If there are no women around, women cannot be sexually assaulted at the club, in other words, which is a true statement. 

There's some evidence that Storey thought about his comments, which broke a 225-year streak of public silence for the Porcellian, before making them. He sent them by email, for one thing, in a long statement that includes a lot of other thoughts on sexual assault at the university. Storey also seemed to recognize that his statement would get some attention.

“To the best of my knowledge, this is the first time an officer of the PC has granted an on-the-record statement to a newspaper since our founding in 1791,” Storey wrote in the email to the Crimson. “This reflects both the PC’s abiding interest in privacy and the importance of the situation.”

Storey and the Porcellian Club—members are "Porkies" for life—have been under fire for weeks after a scathing report said that Harvard's final clubs were a hotbed of "nonconsensual sexual conduct." And Rakesh Khurana, dean of Harvard College, has been aggressive in calling the six all-male final clubs antiquated and "at odds" with the 21st century. (Final clubs are highly-exclusive social clubs that are a Harvard tradition; there are also two co-ed final clubs and five all-female final clubs, which were founded in the more recent past.)
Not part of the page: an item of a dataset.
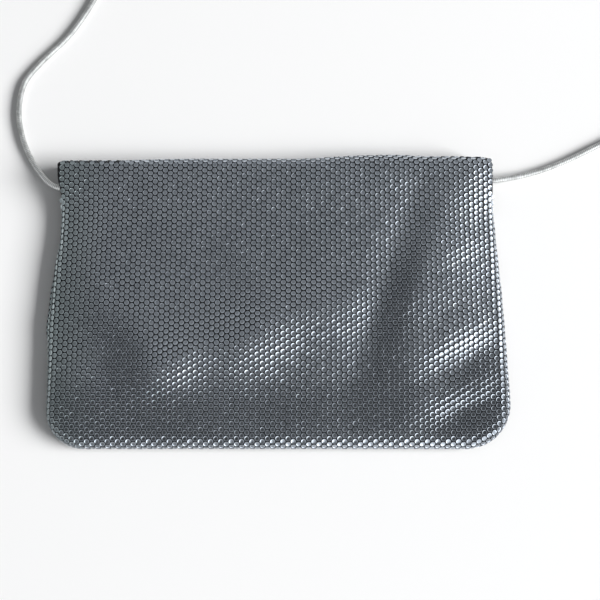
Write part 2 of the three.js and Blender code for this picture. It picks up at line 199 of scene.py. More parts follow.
# Places where the plates tip to one side on their rings. way is the direction that they tip to, in
# degrees from +X, and lean is in degrees.
LEAN_ROWS = table(
    "name x y turn length width way lean",
    ("high right edge", 0.885, 0.68, 75, 0.22, 0.06, -20, 12),
    ("right edge", 0.85, 0.27, 22, 0.19, 0.04, -60, 9),
    ("first ripple low", 0.69, -0.43, 45, 0.14, 0.055, -50, 8),
    ("first ripple", 0.85, -0.28, 14, 0.17, 0.05, -60, 9),
    ("second ripple low", 0.73, -0.73, 38, 0.12, 0.06, -50, 12),
    ("second ripple", 0.92, -0.66, 10, 0.11, 0.03, -60, 9),
    ("between ripples", 0.82, -0.60, 30, 0.12, 0.08, -50, -7),
    ("corner", 0.88, -0.84, 25, 0.18, 0.11, -50, -7),
    ("low ramp", 0.05, -0.74, 0, 0.85, 0.18, -80, -9),
    ("right hollow", 0.52, -0.45, 80, 0.40, 0.13, -60, -6),
    ("right ramp", 0.78, 0.15, 90, 0.55, 0.10, -10, -4),
    ("left ramp", -0.86, 0.0, 90, 0.8, 0.12, -20, 4),
)

# Painted shade on a plate's lip, from a clean face (0) to its fully shaded wall (1)
LIP_SHADE = 0.1
# Shares of the plate's radius: where its lip starts, where its wall is, and where the painted shade
# on its middle starts and is full
LIP_SHARE = 0.9
WALL_SHARE = 0.99
PAINTED_SHADE_START = 0.92
PAINTED_SHADE_FULL = 0.62
# Random seed of each piece's plates
SEEDS = {"back_plates": 11, "back_edge_plates": 12, "front_plates": 21,
         "flap_plates_left": 31, "flap_plates_right": 32}
# Curved nets: their grid, how far plates keep off the rim, in plate radii, and off each other, in
# pitches
LAYER_ROWS = table(
    "name columns rows rim gap",
    ("front_net", 90, 60, 1.6, 0.86),
    ("flap_net", 130, 110, 0.5, 0.79),
)
# Ring net: three wave directions that peak on every point of the plate lattice, in plate pitches
NET_WAVES = [(2 / math.sqrt(3), 0), (-1 / math.sqrt(3), 1), (1 / math.sqrt(3), 1)]
# Where the green film of the left side starts and where it is strongest, from the middle
GREEN_START = -88 * MM
GREEN_END = -118 * MM
# Polished metals: their dull places' share of the colour, the tarnish, the roughness and what dull
# places add to it, and the scratches
METAL_ROWS = table(
    "name metallic dull cloud speck amount rough worn scratch bump",
    ("chain_steel", 0.93, 0.35, 60.0, 500.0, 0.6, 0.42, 0.20, 2200.0, 0.3),
    ("polished_fitting", 1.0, 0.55, 90.0, 700.0, 0.5, 0.18, 0.25, 2500.0, 0.4),
)
# Lights: direction round the purse, height over the table and half sizes, all in degrees
KEY_ROW, *WINDOW_ROWS = table(
    "name around up wide high",
    ("softbox", -8, 24, 19, 10),
    ("low window", -60, 33, 24, 23),
    ("side window", -8, 28, 22, 15),
)
KEY_DISTANCE = 8.0
WINDOW_BLUR = 4


def length_field(name, description, default):
    return FloatProperty(name=name, description=description, default=default, unit="LENGTH", precision=5)


def angle_field(name, description, degrees):
    return FloatProperty(
        name=name, description=description, default=math.radians(degrees), subtype="ANGLE")


def color_field(name, description, default):
    return FloatVectorProperty(
        name=name, description=description, default=default, subtype="COLOR", min=0, max=1)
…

At any rate, the Porcellian Club will always have its history. It is generally considered the most prestigious of the final clubs, on a par with Yale's famous secret society Skull and Bones. It's so prestigious that after former President Franklin D. Roosevelt, who achieved things, did not get into the club, he later called it one of the most "devastating" things he's ever dealt with. 

It's possible that Roosevelt wasn't missing much. It's also possible that 225 years of silence may have been the right choice for the club all along.